Sì, con l’Unione si può crescere e vivere meglio; senza di essa si rimane condannati all’insignificanza e, soprattutto, all’impoverimento complessivo e alla soggezione verso i grandi poteri palesi e occulti che governano le sorti del pianeta. Per questo gli egoismi nazionali uccidono non solo l’Unione ma anche quella solidarietà senza la quale i singoli paesi sono destinati alla lunga a soccombere.

Quanto è distante il modello economico attuale dall’economia sociale di mercato che proponete?
Su questo punto la responsabilità è insieme politica e sociale. Oltre che fare appello ai doveri di chi sta a Bruxelles, bisogna sollecitare e animare un tessuto sociale capace di creare lavoro e ricchezza, una società civile che si esprima con i corpi intermedi e il Terzo settore. Regolamentazioni e indirizzi politici e legislativi, poi, devono scoraggiare concentrazioni economiche e finanziarie che soffocano l’iniziativa locale, la piccola e la media impresa. Per questo una scelta ampia e responsabile dei propri rappresentanti al Parlamento Europeo può determinare gli orientamenti che si assumeranno anche in questo ambito.

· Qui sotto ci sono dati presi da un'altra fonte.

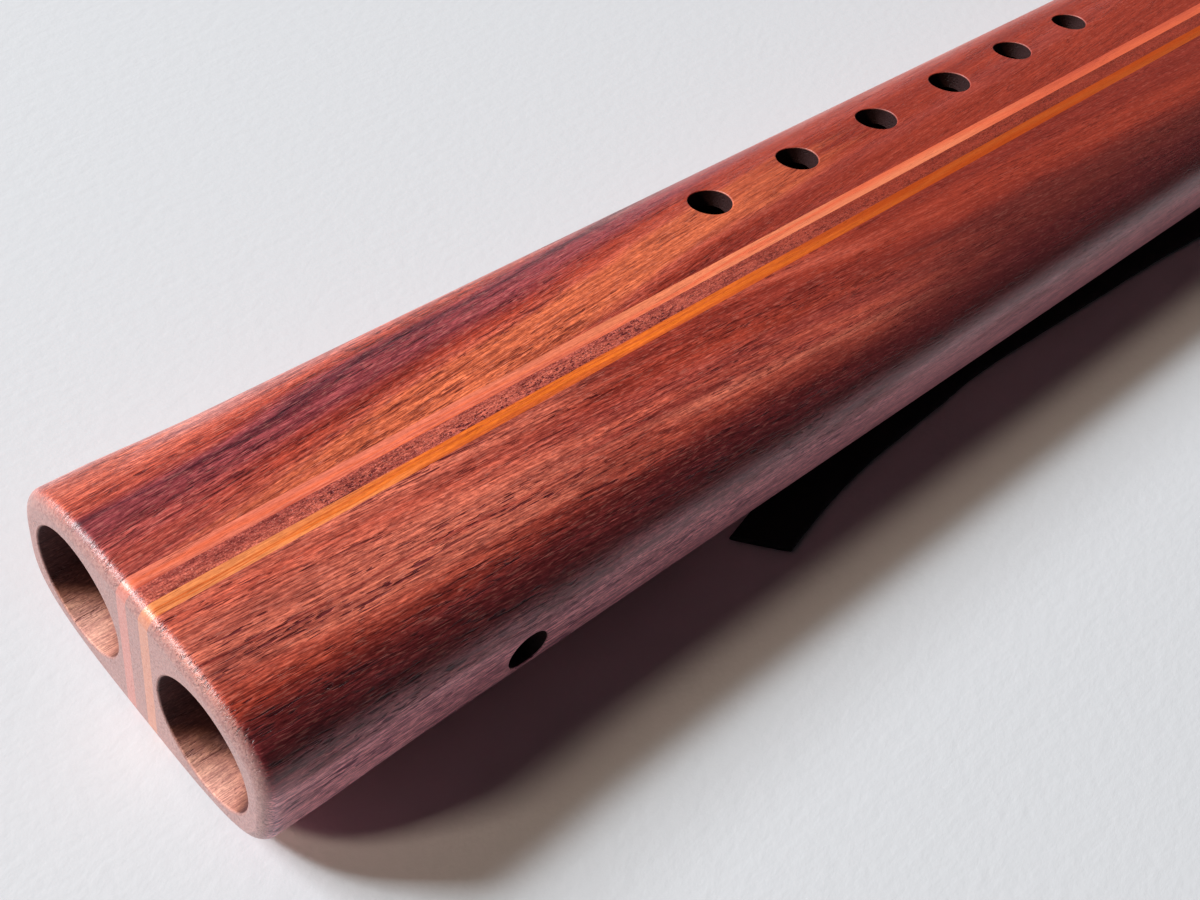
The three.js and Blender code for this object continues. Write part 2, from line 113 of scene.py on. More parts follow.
class FluteSizes(bpy.types.PropertyGroup):
    """Sizes of the flute. Their defaults are the CAD part's, but for the softened rims, which it leaves
    sharp, and the foot's rounding, which is 3.2 mm there."""

    body_width: FloatProperty(
        name="Body width", description="Across both voices", default=63.5 * MM, unit="LENGTH",
    )
    body_height: FloatProperty(
        name="Body height", description="Thickness of the body", default=31.75 * MM, unit="LENGTH",
    )
    foot_rounding: FloatProperty(
        name="Foot rounding", description="Radius round the foot's edge", default=2.5 * MM, unit="LENGTH",
    )
    core_strip: FloatProperty(
        name="Core strip", description="Width of the middle lamination", default=3.2 * MM, unit="LENGTH",
    )
    side_strip: FloatProperty(
        name="Side strips", description="Width of each bright lamination", default=2.4 * MM, unit="LENGTH",
    )
    bore: FloatProperty(
        name="Bore", description="Diameter of both bores", default=22.2 * MM, unit="LENGTH",
    )
    bore_spacing: FloatProperty(
        name="Bore spacing", description="Between the bores' middles", default=32.8 * MM, unit="LENGTH",
    )
    bore_rim: FloatProperty(
        name="Bore rim", description="Softening of the bores' mouths", default=0.4 * MM, unit="LENGTH",
    )
    finger_hole: FloatProperty(
        name="Finger hole", description="Diameter of the lowest finger hole", default=8.6 * MM, unit="LENGTH",
    )
    hole_rim: FloatProperty(
        name="Hole rim", description="Softening of the holes' edges", default=0.25 * MM, unit="LENGTH",
    )
    tuning_hole: FloatProperty(
        name="Tuning hole", description="Diameter of the drone's side hole", default=7.9 * MM, unit="LENGTH",
    )
    breath_hole: FloatProperty(
        name="Breath hole", description="Diameter at the mouth", default=6.4 * MM, unit="LENGTH",
    )
    mouthpiece: FloatProperty(
        name="Mouthpiece", description="Length of the narrowing end", default=62 * MM, unit="LENGTH",
    )
    mouth_width: FloatProperty(
        name="Mouth width", description="Width at the lips", default=47 * MM, unit="LENGTH",
    )
    mouth_height: FloatProperty(
        name="Mouth height", description="Height at the lips", default=19 * MM, unit="LENGTH",
    )
    bird_width: FloatProperty(
        name="Bird width", description="Across the bird", default=49 * MM, unit="LENGTH",
    )
    strap_width: FloatProperty(
        name="Strap width", description="Width of the flat tie", default=10.5 * MM, unit="LENGTH",
    )
    strap_thickness: FloatProperty(
        name="Strap thickness", description="Thickness of the tie", default=1.3 * MM, unit="LENGTH",
    )
    knot_strand: FloatProperty(
        name="Knot strand", description="Diameter of the bunched strap", default=3.5 * MM, unit="LENGTH",
    )


class FluteColours(bpy.types.PropertyGroup):
    """Main colours of the finishes."""

    walnut_light: FloatVectorProperty(
        name="Light walnut", description="Tan streaks", subtype="COLOR", default=linear("#D86C48"),
    )
    walnut_mid: FloatVectorProperty(
        name="Walnut", description="Ground of the planks", subtype="COLOR", default=linear("#A63F2E"),
    )
    walnut_dark: FloatVectorProperty(
        name="Dark walnut", description="Purple-brown bands", subtype="COLOR", default=linear("#924044"),
    )
    redheart: FloatVectorProperty(
        name="Redheart", description="Coral strip", subtype="COLOR", default=linear("#FA7650"),
    )
    padauk: FloatVectorProperty(
        name="Padauk", description="Orange strip", subtype="COLOR", default=linear("#FF7E2A"),
    )
    suede: FloatVectorProperty(
        name="Suede", description="Leather tie", subtype="COLOR", default=linear("#141315"),
    )
    floor: FloatVectorProperty(
        name="Floor", description="Table under the flute", subtype="COLOR", default=linear("#E3E4E8"),
    )


def layout(sizes):
    """Places that follow from the sizes, as in the CAD part."""
    foot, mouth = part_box("melody_plank_lower")[0].x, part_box("melody_plank_lower")[1].x
    edge = foot + SOUND_CHAMBER
    plug = edge + WINDOW
    slow = plug + FLUE
    slow_end = slow + SLOW_CHAMBER
    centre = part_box("melody_plank_lower")[1].z
    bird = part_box("bird_block")
    strap_pitch = sizes.strap_width + 0.6 * MM
    overshoot = 2.5 * MM
    saddle = overshoot + CLIMB_TURNS[1] * strap_pitch + sizes.strap_width + 2 * MM
    saddle_start = bird[0].x + 17 * MM
    return SimpleNamespace(
        foot=foot, mouth=mouth, edge=edge, plug=plug, slow=slow, slow_end=slow_end, centre=centre,
        bore_y=sizes.bore_spacing / 2, nest_z=bird[0].z, nest_front=edge - 1.9 * MM,
        nest_rear=bird[1].x + 3.5 * MM, top=centre + sizes.body_height / 2 + 2 * MM,
        bird_front=bird[0].x, bird_rear=bird[1].x, saddle_start=saddle_start,
        saddle_end=saddle_start + saddle, pitch=strap_pitch, overshoot=overshoot,
        tie_start=saddle_start + MM + overshoot + sizes.strap_width / 2,
        flue_half=4.25 * MM, overrun=2 * MM, seat=0.25 * MM,
    )


def smoothstep(value, start, end):
    """0 before start, 1 after end, and 3t^2 - 2t^3 of the share between."""
    share = np.clip((value - start) / (end - start), 0, 1)
    return share * share * (3 - 2 * share)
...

L’Europa di oggi è ormai molto secolarizzata. Si può ancora parlare di un Continente cristiano?
Guardini scriveva nei primi anni del secondo dopoguerra che l’Europa sarà cristiana o non sarà. Oggi i nostri paesi conoscono una pluralità religiosa e culturale avanzata. Se l’Europa è ancora oggi ciò che è, è perché ha alle spalle una imponente tradizione cristiana. L’identità europea svanirebbe senza di essa. Di questo dovremmo essere consapevoli tutti: l’Europa ha bisogno del cristianesimo. Ma si deve pure aggiungere che il cristianesimo ha bisogno dell’Europa. Non possiamo rinchiuderci nelle sacrestie né accettare di diventare minoranze settarie. E poi non ci si può nemmeno consolare perché il cristianesimo cresce altrove: il cristianesimo mondiale ha un bisogno vitale del cristianesimo europeo. E l’Unione ha bisogno del cristianesimo perché questa sua anima è in grado di motivare e sostenere una sua proiezione mondiale in un tempo in cui essa diventa più piccola, demograficamente ed economicamente, in un mondo in cui le potenze emergenti o affermate sono ormai altre. Dal cristianesimo proviene con forza l’indicazione convinta che il mondo ha bisogno dell’Europa, della sua cultura, della sua esperienza e della sua iniziativa. Per questo le prossime elezioni europee diventano un appuntamento decisivo.